Professional identification matters most when the item is valuable, newly purchased, inherited, being resold, or represented as natural quartz in a way that affects price. A qualified jeweler, gemologist, or gemological laboratory can examine the object with more appropriate tools and methods. That does not mean every small rose quartz bead needs formal testing. It means the level of verification should match the consequence of being wrong.

For everyday decorative pieces, a magnifying glass check may be enough to decide whether you feel comfortable keeping, gifting, or questioning the item. If you bought a small tumble for its color on a shelf, uncertainty may not carry much consequence. If you bought a costly carving, a strand of beads sold as natural rose quartz, or a piece tied to provenance, the same uncertainty matters more.

Keep receipts, seller descriptions, and written claims. If the piece is examined later, those details help separate what was promised from what can be observed.

The most useful result of magnification is a better question: “These features look rounded and repeated,” or “This cloudiness appears fracture-like rather than bubble-like.” Clear observation travels better than a rushed conclusion.

Small FAQ

Do glass bubbles always mean a quartz piece is fake?

No.
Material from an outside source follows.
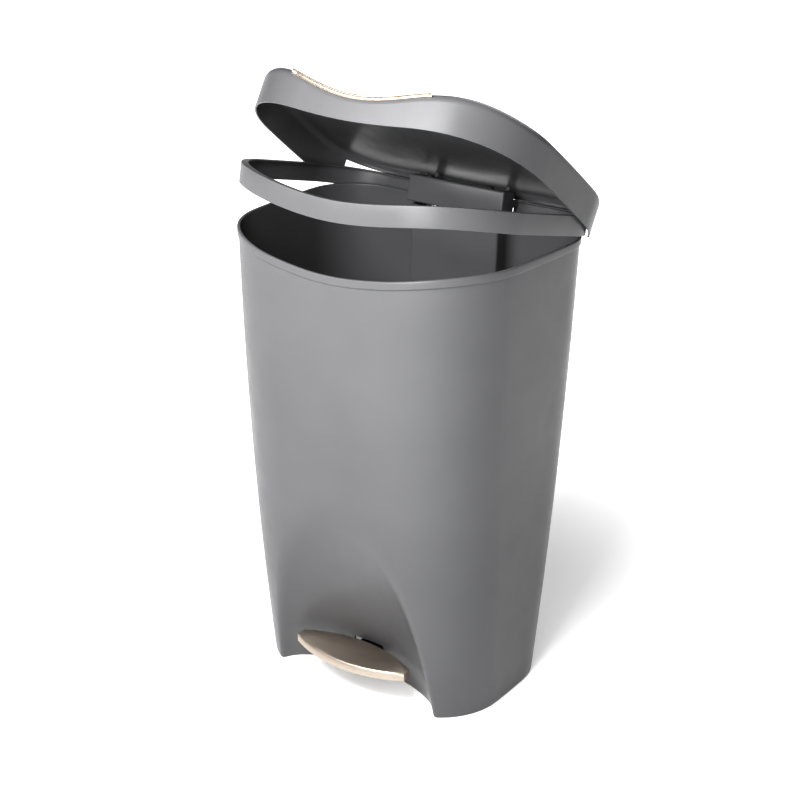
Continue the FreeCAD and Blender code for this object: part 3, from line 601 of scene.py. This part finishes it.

Rounded, repeated, trapped-looking features can be suspicious, especially in a glassy-looking body, but a magnifying glass alone should be treated as an early clue, not a final identification.

Does cloudy rose quartz prove it is natural?

No. Cloudiness can look consistent with the soft visual character buyers associate with rose quartz, but natural-looking cloudiness does not prove origin or authenticity. It only gives you a pattern to compare against more suspicious rounded forms.

Is a magnifying glass enough for valuable quartz pieces?

No. For valuable quartz pieces, purchase disputes, resale, inheritance, or strong seller claims, use magnification as an early screening step and seek professional quartz identification. The more the answer affects money or trust, the less a home visual check should carry the decision.

The Bounded Takeaway

Use magnification to slow the eye. Rounded, repeated, bubble-like features may raise concern about imitation glass; hazy, irregular, fracture-like cloudiness may look more consistent with natural quartz texture. Neither side proves the case.

For rose quartz, the soft pink surface can carry personal meaning in a room or ritual context, but authenticity still belongs to material evidence. A magnifying glass can sharpen your questions; it cannot turn visible clues into proof.